Need to Avoid Volatility
However, in all of this the trader has to be careful about avoiding volatility in the market and should not get trapped in volatile swings. Volatility is expected given the uncertain characteristic of news releases. Traders have to master the art of riding the breakout bandwagon without getting hit by the volatility risks. Here are some options that you can use to avoid volatility:
1. You can base your approach as the ‘double one-touch’ option. In this, you will have two levels of barriers but at least one of these levels need to breached before the contract expires for the trade to turn profitable. The benefit is it is a breakout play with no specific direction.
2. The other option could be ‘one-touch option’. As the name suggests there is only one barrier and is a relatively cheaper play compared to the previous strategy. As with the earlier one, payout happens only if this barrier is breached before expiry.
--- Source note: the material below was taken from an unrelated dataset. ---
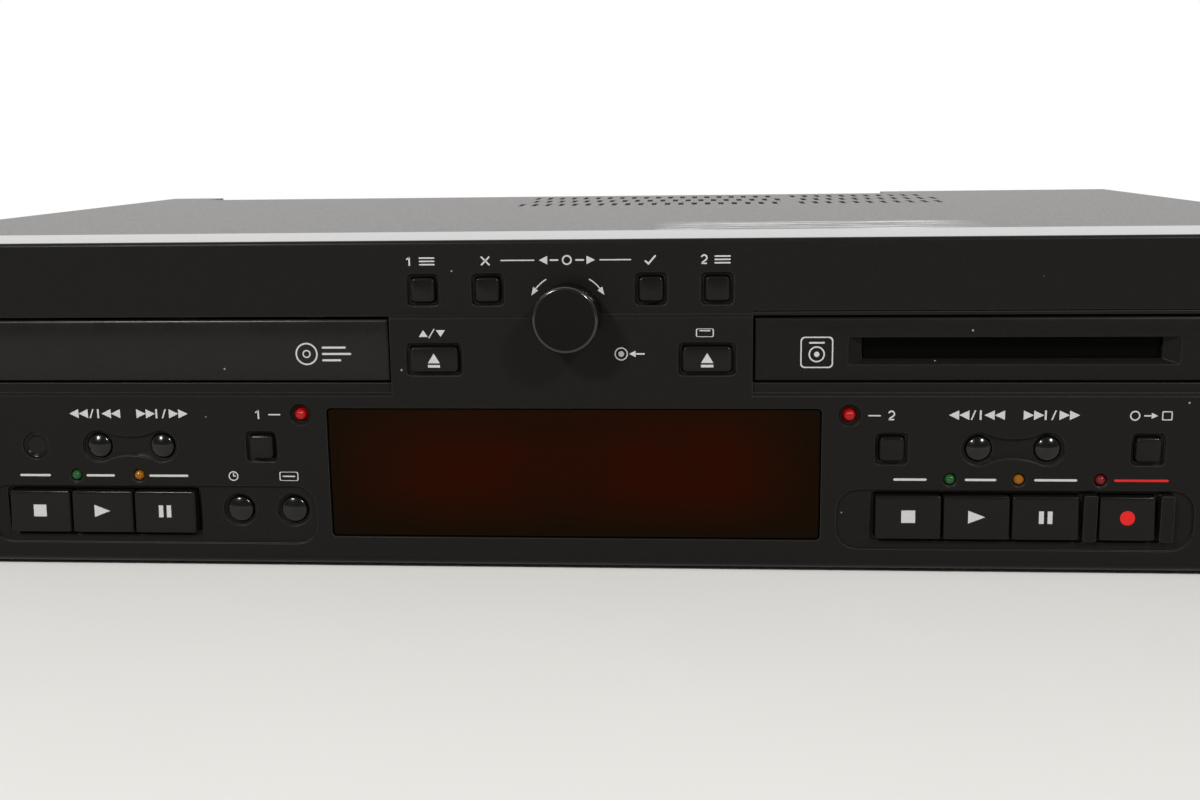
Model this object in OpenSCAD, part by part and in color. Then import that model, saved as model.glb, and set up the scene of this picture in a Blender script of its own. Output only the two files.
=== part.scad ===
// Rack-mount disc deck: a tray player on the left and a cartridge recorder on the right.
// Modules are drawn with the face of the panel at y = 0, depth along +Y and the table at z = 0.
// The whole deck is then set with its origin under the middle of its overall box.

/* [Panel] */
// Width of the panel and of the casing behind it
panel_w = 436; // [434:1:440]
// Height of the panel, two rack units
panel_h = 88; // [87:0.5:92]
// Gap between the table and the bottom edge of the panel
panel_lift = 0.9; // [0.5:0.1:2]
// Thickness of the panel wall
panel_t = 3; // [2.5:0.1:3.4]
// Depth of the moulded rim on top of the panel
rim_d = 33; // [26:1:40]
// Thickness of the rim on top
rim_t = 2.5; // [2:0.1:3]
// Thickness of the rim at the sides
side_t = 1.6; // [1.2:0.1:2]
// Radius of the top front edge
top_r = 1.2; // [0.6:0.1:2]
// Radius of the bottom front edge
bottom_r = 3.2; // [2:0.1:4]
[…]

3. In the case of a ‘double no-touch option’, you get a situation that is the exact opposite of ‘double one-touch’ strategy. However, the issue in this one is none of the barriers can be breached before expiry if you want the trade to be profitable. This is essentially for news that is not expected to create a big breakout in the market.
Thus the news can be a great tool to ride the short-term swings in the currency market. Traders can base their intra-day position based on the pre-determined news flow and pocket a sizeable profit every month, if they can enter and exit the market on time and properly .
Most economic news is released at a pre-determined time, and the market discusses so much about the potential possibilities that the outcome in most cases is well known. The need is to latch on it with the help of a strong strategy and buck the volatility to maximise your gains.